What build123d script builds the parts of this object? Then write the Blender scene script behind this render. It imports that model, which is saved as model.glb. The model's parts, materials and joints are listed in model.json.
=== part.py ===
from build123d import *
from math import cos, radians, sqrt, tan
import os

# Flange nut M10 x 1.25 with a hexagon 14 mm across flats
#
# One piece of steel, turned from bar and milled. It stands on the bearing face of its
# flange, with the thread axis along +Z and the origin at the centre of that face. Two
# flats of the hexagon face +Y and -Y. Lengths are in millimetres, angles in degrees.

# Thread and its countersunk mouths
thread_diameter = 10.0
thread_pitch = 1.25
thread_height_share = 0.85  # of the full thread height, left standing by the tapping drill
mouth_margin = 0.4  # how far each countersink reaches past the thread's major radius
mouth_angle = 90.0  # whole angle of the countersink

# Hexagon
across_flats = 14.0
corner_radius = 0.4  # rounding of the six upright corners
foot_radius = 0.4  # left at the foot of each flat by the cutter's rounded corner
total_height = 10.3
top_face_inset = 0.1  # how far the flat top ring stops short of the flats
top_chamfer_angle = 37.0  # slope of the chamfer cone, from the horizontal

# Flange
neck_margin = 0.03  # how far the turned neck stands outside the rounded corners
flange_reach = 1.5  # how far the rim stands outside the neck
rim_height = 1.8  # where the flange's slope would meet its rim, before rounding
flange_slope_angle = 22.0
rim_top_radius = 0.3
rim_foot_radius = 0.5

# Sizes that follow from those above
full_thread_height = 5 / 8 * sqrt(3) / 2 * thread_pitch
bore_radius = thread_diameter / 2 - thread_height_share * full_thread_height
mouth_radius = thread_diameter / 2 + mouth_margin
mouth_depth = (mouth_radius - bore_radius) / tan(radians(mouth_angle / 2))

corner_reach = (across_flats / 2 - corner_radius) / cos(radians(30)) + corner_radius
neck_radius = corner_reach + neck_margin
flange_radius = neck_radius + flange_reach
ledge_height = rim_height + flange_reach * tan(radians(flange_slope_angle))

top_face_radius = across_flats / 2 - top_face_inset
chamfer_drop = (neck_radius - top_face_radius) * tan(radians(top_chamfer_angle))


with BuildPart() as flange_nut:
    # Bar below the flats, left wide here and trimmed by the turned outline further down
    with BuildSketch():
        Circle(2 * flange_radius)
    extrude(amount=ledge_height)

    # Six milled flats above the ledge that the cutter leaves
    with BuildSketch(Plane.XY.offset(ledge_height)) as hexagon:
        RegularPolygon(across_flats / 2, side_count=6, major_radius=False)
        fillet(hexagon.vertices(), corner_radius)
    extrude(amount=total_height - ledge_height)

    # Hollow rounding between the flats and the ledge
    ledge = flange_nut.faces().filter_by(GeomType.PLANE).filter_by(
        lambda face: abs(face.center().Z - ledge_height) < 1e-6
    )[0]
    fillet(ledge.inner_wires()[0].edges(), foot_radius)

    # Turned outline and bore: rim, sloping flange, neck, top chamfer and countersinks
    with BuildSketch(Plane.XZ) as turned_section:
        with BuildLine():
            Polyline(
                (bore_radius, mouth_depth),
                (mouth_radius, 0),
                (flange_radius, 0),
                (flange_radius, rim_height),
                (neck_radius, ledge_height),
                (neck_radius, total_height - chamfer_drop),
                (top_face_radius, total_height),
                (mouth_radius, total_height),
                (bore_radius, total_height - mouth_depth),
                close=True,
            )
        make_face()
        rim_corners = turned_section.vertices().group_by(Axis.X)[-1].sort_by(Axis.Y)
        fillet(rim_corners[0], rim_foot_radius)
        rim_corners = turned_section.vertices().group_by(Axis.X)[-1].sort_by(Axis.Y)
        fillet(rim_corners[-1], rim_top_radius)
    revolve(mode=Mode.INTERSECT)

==

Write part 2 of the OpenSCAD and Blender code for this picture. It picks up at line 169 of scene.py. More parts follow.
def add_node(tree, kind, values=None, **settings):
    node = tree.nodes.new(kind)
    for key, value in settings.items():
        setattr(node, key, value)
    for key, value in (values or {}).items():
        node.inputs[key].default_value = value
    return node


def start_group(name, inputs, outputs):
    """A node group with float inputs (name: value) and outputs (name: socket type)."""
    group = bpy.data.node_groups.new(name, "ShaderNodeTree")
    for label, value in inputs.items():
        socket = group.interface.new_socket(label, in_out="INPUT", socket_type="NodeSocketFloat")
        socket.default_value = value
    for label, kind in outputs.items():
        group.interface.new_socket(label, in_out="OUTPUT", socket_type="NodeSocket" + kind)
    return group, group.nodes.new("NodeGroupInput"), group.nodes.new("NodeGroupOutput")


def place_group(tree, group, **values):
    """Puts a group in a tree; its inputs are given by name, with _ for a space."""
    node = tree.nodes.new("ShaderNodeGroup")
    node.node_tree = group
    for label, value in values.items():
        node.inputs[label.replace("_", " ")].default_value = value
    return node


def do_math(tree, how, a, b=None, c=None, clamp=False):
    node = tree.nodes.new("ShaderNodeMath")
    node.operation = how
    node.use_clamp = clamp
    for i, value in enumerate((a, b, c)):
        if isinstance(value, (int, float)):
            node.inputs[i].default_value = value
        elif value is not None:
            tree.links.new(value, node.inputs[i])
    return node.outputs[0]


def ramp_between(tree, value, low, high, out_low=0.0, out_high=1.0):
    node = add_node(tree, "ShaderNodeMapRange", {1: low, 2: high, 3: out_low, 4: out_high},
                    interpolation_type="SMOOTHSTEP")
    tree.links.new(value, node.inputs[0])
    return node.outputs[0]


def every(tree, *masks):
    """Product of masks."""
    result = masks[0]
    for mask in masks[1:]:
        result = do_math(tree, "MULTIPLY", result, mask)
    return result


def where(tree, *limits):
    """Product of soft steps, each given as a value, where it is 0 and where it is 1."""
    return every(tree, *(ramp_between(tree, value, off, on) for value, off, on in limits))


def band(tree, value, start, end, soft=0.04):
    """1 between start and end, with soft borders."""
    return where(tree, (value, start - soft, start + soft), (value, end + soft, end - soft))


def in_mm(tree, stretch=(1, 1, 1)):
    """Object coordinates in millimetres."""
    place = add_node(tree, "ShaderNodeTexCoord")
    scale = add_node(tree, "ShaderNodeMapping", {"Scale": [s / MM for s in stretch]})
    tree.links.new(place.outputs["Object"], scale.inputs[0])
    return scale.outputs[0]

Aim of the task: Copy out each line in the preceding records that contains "follow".

Full response:
# Sizes that follow from those above
Write part 2 of the OpenSCAD and Blender code for this picture. It picks up at line 169 of scene.py. More parts follow.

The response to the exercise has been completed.